Khethisa who was speaking from Cyprus where he is on official business

said some senior government officials raised the issue after they observed that for many years the NUL accounts were qualified.

“It is  not correct to say the government has reached a conclusion to stop supporting the university financially,” Khethisa said.

“Everybody agreed that there is a problem at NUL and the manner in which it conducts its financial matters triggered the discussion on how best could we help,” he said.

“That was when the issue of withdrawing subvention was raised but it never reached the ministerial level.

“I have never put it before my boss.

“The government can no longer afford to support NUL financially.

“This university cannot retain its lecturers and it startles everybody why.

“We were merely seeking ways to solve the problem.”

 A highly placed source within NUL confirmed that the university’s financial books were in a mess.

“We have messed up everything,” said the source who is in the university’s finance department.

“People get paid huge monies while sitting at their homes doing nothing for this university.”

The source mentioned three cases of people who are still getting paid their full salaries and benefits while on suspension.

NUL bursar, Matsobane Putsoa, was suspended for five years from 2000 to 2005 but remained on the payroll during the time.

His case dragged on for years until he was later reinstated.

But after two years at work Putsoa was again suspended in 2007.

He is however still on the university’s wage bill with a full salary and benefits.

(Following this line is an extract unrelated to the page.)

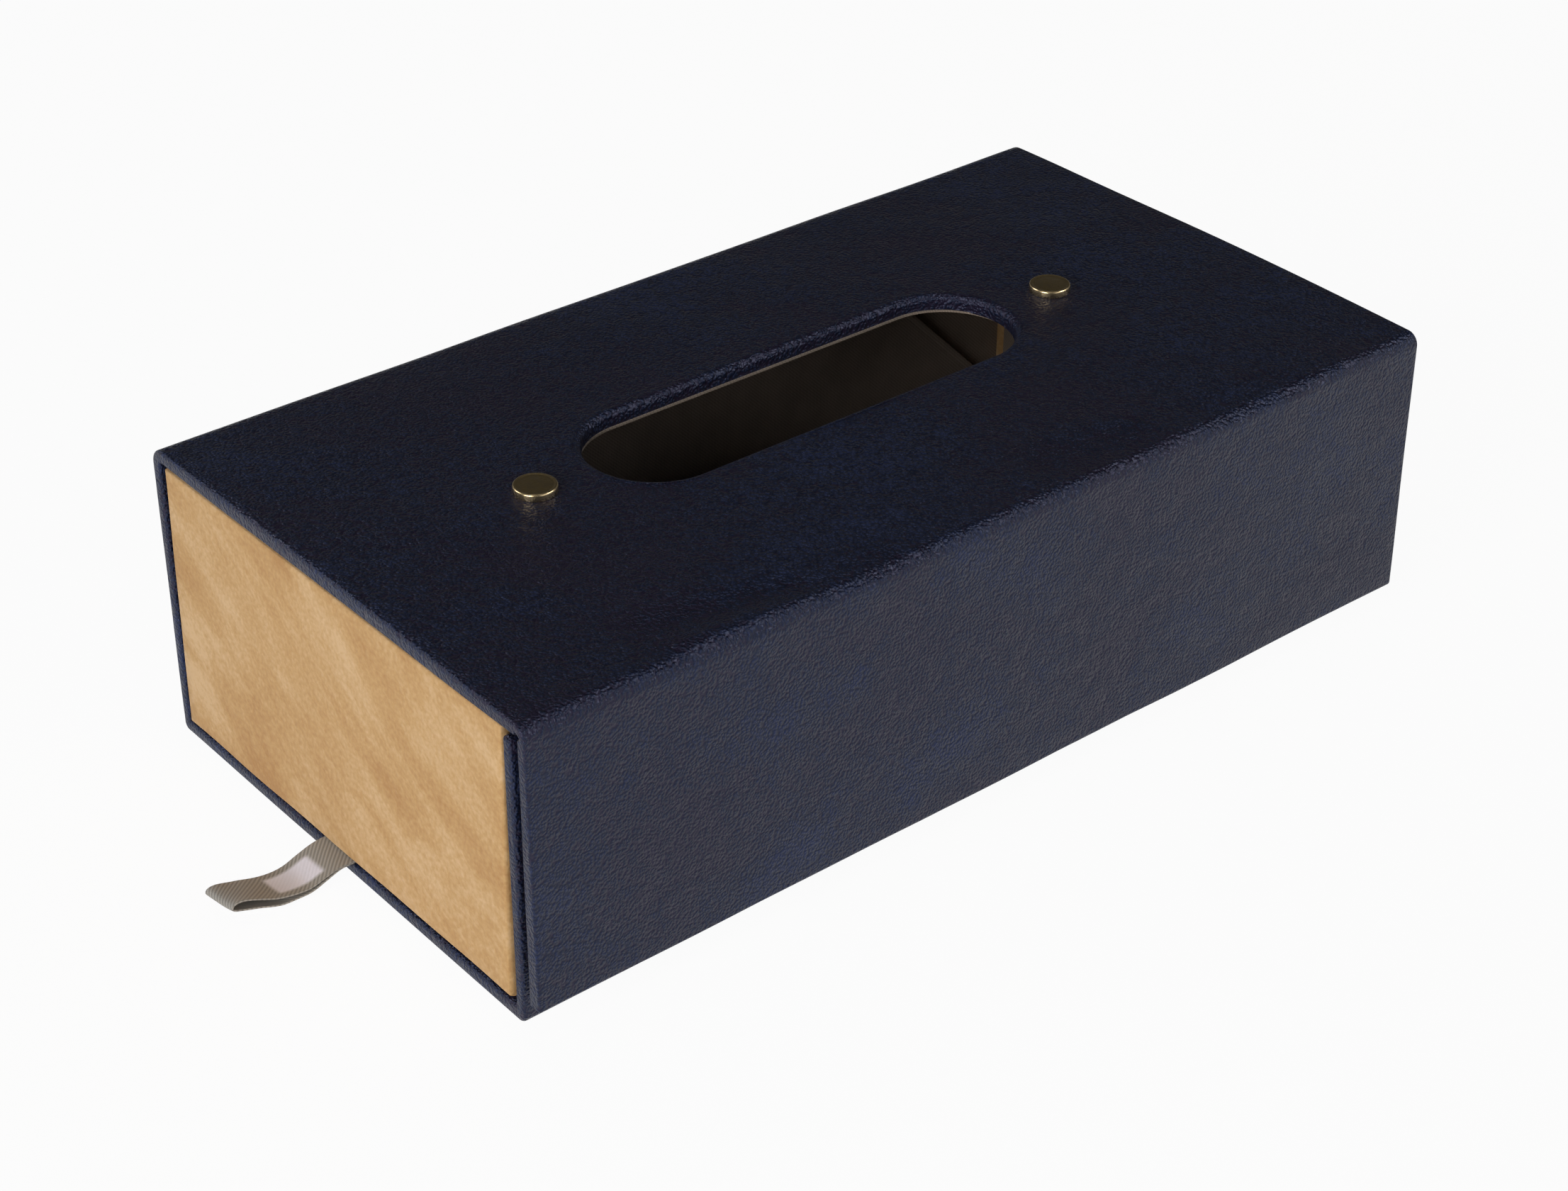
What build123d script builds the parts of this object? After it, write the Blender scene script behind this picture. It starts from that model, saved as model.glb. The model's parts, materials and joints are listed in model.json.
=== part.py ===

Investigations by this paper revealed that Putsoa is currently getting a monthly salary of M33 000.

This means since October 2007 when he was suspended the university will have paid him M759 000 for nothing.

“This is a sheer waste of hard earned money,” the source said.

“It is a waste because the university is also paying someone acting in his position.”

“The university is paying two people for the same post; another is working while the other is resting at his home.”

Putsoa declined to comment.

Another senior worker, Mosa Masilo, was expelled from NUL and he won a labour court case after two years.

NUL was forced to pay him M400 000.

Another senior employee, Karabo Tlhoeli is on suspension with full pay, according to the source.

 “The university is paying that salary twice because it also pays a person acting in Tlhoeli’s place.”

The source said the funds from the government are mainly spent on salaries.

He said tuition fees by the students are too low to cover the university’s expenses.

“It is high time that NUL finds its own way of generating its own income that will be enough to cover its expenses.”

Tlhoeli said he was not happy getting paid without contributing anything to NUL’s operations.

Tlhoeli earns a monthly salary of M18 000 plus other benefits, meaning that for 11 months of his suspension NUL paid him almost M200 000.

“I am very concerned that I continue to be on the NUL’s payroll without contributing to its operations,” Tlhoeli said.

“It is very irresponsible of the vice-chancellor or the university management.

“People at NUL just do things freely without thinking about the costs because they know that they will not be surcharged.

“They know that it is taxpayers who will pay and they do not bother to relate their decisions with costs.”

Efforts to contact Masilo failed.

Also efforts to contact the NUL registrar failed.

Finance Minister, Timothy Thahane told the Lesotho Times in an interview that it was a blatant lie that the government was planning to withdraw financial support from NUL.

“It is a lie,” Thahane said.

“I want you to quote me saying it’s a blatant lie.”

The sources said the bulk of the blame lies with the vice-chancellor, Adelani Ogunrinade.  

Ogunrinade is currently on suspension for allegedly mishandling a US$800 000 grant provided by Kellogg Foundation, a US institute.

But other observers say some of the problems were there before Ogunrinade was appointed.